Kalau kita punya nilai rendah, berarti kita harus mengembangkan persekutuan dengan Allah atau mengembangkan kehidupan dalam penyertaan dengan Tuhan. Kita harus menggandakan waktu menyembah Tuhan, waktu berdoa, kalau perlu puasa. Walau peningkatannya kadang-kadang tidak signifikan, tetapi pasti ada perubahan. Jadi, kekristenan adalah sebuah jalan hidup yang dinamikanya itu nyata. Kalau seseorang tidak mengalami proses pertumbuhan dan ia juga tidak mempersoalkannya, betapa mengerikan kalau suatu kali dia menutup mata. Dalam keadaan miskin, tidak berbuat apa-apa bagi Tuhan, dia menghadap Tuhan, betapa mengerikan. Ingat, kita tidak boleh sama dengan dunia sekitar kita. Marilah kita memiliki pola dan gaya hidup yang berbeda dengan mereka yang bukan umat pilihan. 

Satu-satunya dunia kita adalah Tuhan. Kalau kita melakukan berbagai kegiatan di dalam hidup ini, fokusnya hanya Tuhan. Dan ini standar. Alkitab pun jelas berkata, “Baik kau makan atau minum atau melakukan sesuatu yang lain, lakukan semua untuk kemuliaan Allah.”  Untuk itu, kita harus serius mengoreksi diri, seberapa kita benar-benar telah menghayati hidup dalam penyertaan Tuhan, apakah persekutuan kita dengan Tuhan sudah intim atau belum. Kiranya kita dapat bersyukur karena kondisi hidup kita sekarang ini justru mendorong kita untuk 24 jam di hadapan Allah, gerakan hidup suci. 

Kita juga sadar ada keinginan yang belum mati total. Rasanya selama masih memiliki daging, keinginan bisa menjadi duri dalam daging. Namun, kondisi hidup yang Tuhan izinkan kita alami, kiranya membawa kita untuk nekat. Tuhan pasti memenuhi janji-Nya. Roh Kudus pasti membawa kita kepada seluruh kebenaran. Jadi kalau kita benar-benar mempersoalkan hal ini, Roh Kudus pasti bicara, memberitahu. Apakah itu kecemasan, kekhawatiran kita yang masih besar, hidup yang belum benar-benar bersih, atau masih punya ketakutan terhadap realitas kematian, masih perhitungan dengan Tuhan, tidak memberikan pengabdian yang terbaik; Roh Kudus pasti beri tahu.

Kesempatan untuk membuat hidup kita bernilai di hadapan Allah, itu terbatas. Jadi kalau kita masih memiliki kesempatan, kita harus menghargai kesempatan itu.
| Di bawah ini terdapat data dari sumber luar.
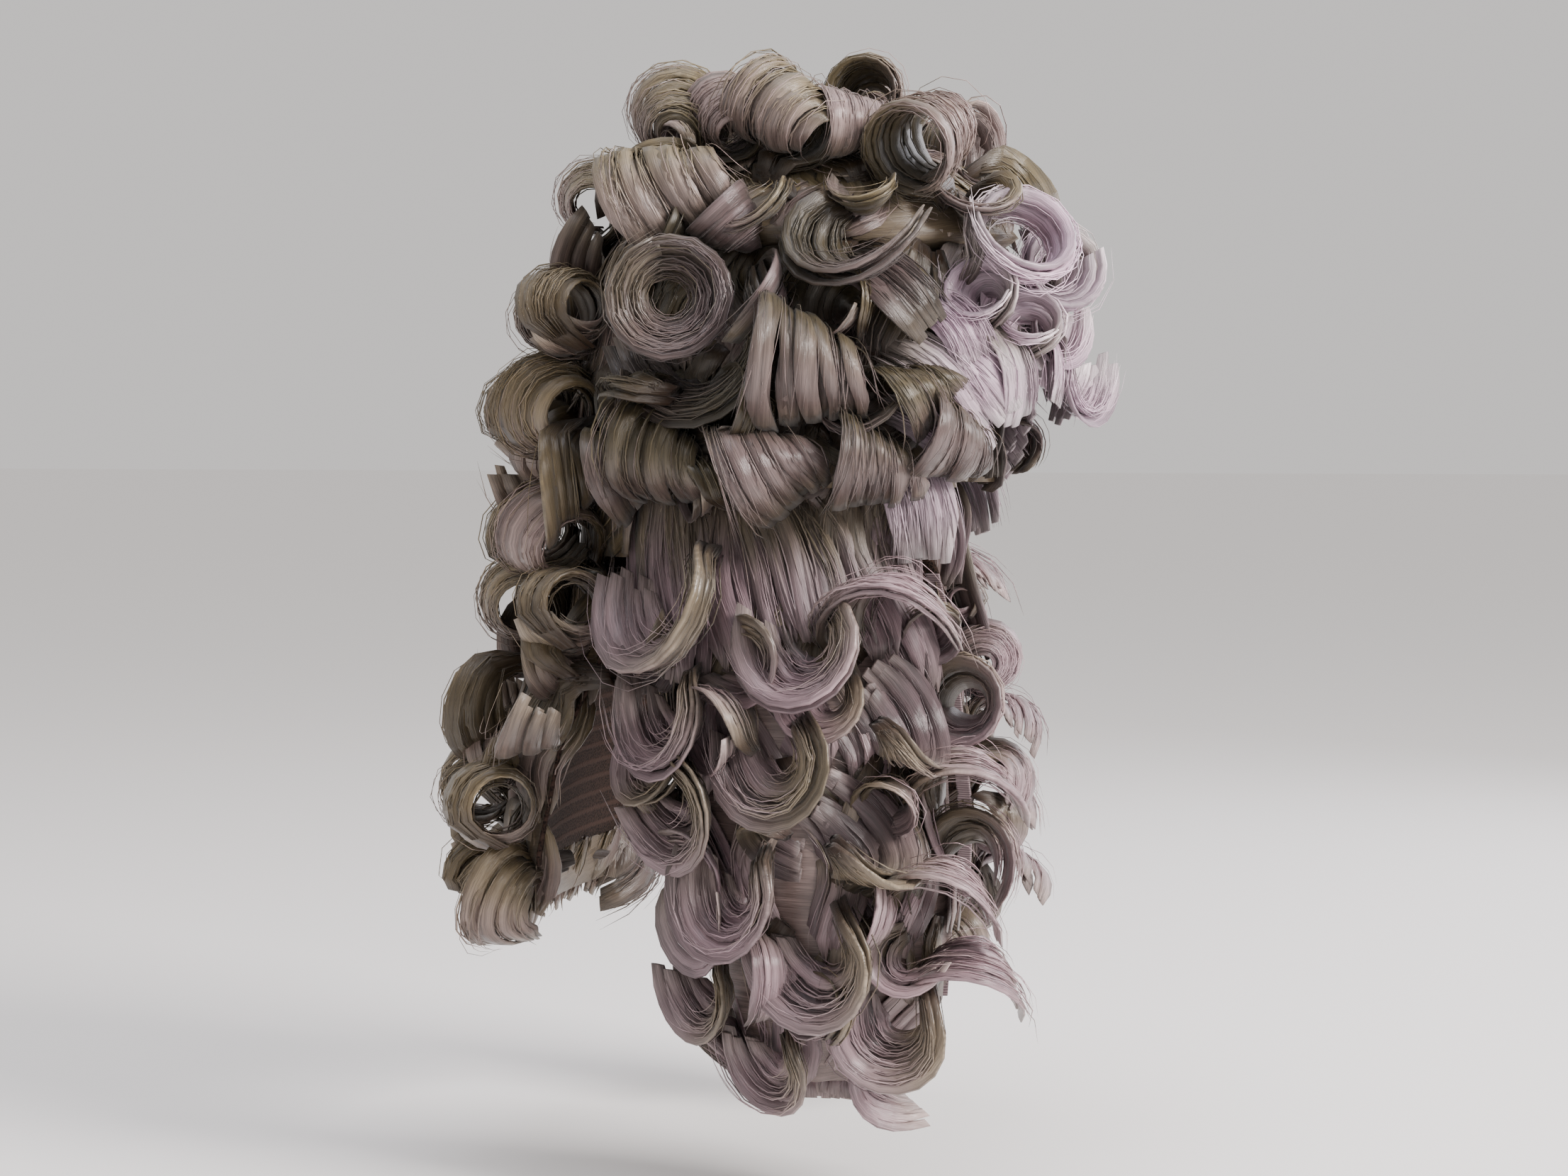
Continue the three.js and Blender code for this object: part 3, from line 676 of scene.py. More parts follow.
def falling_path(
    start: Sequence[float], end: Sequence[float], width: float, sway: float, phase: float
) -> Path:
    """Comb one lock from the head down over a lappet.

    Args:
        start: Bearing, level and depth on the head.
        end: Place across and down the lappet, and height over it.
        width: Its width in millimetres.
        sway: How far it waves to each side, in millimetres.
        phase: Where its wave starts, in radians.

    Returns:
        The run of the lock.
    """
    top, top_low, _, top_out = HEAD.axes(*start)
    low, low_low, _, low_out = LAPPET.axes(*end)
    share = np.linspace(0, 1, 30)[:, None]
    reach = 0.9 * np.linalg.norm(low - top)
    centre = (
        top * (2 * share**3 - 3 * share**2 + 1) + low * (3 * share**2 - 2 * share**3)
        + top_low * reach * (share**3 - 2 * share**2 + share) + low_low * reach * (share**3 - share**2)
    )
    normal = unit(top_out * (1 - share) + low_out * share)
    aside = unit(np.cross(np.gradient(centre, axis=0), normal))
    centre = centre + aside * sway * np.sin(2 * math.pi * 1.2 * share + phase)
    return laid_path(centre, normal, width)


# Hair as meshes


# Share of a lock where it is clear of the painted shade at its root
ROOT_ENDS = 0.24
# Share of a lock where its cut end begins to grey
CUT_STARTS = 0.86
# How far khaki and lilac change places along a lock
TINT_WAVE = 0.42
# Painted shade of the combed hair under the locks: its share of the way from the dark root colour to its full
# colour
BACKING_SHADE = 0.4
# Stations and radius in millimetres of a hair that stands off its lock
FLYAWAY_STATIONS = 10
FLYAWAY_RADIUS = 0.2


@dataclass
class Bundle:
    """Closed tubes of one shape: points of (tube, station, side), with UVs and tints to match."""

    points: Array
    uv: Array
    tint: Array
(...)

Setiap hari ketika kita mulai membuka mata di pagi hari, lihatlah kemungkinan-kemungkinan besar yang Tuhan berikan kepada kita untuk dapat berjalan secara intim dengan Tuhan. 

Orang yang hidup dalam penyertaan Tuhan

atau memiliki hubungan yang intim dengan Tuhan,

tidak mungkin tidak hidup dalam pengabdian kepada Tuhan.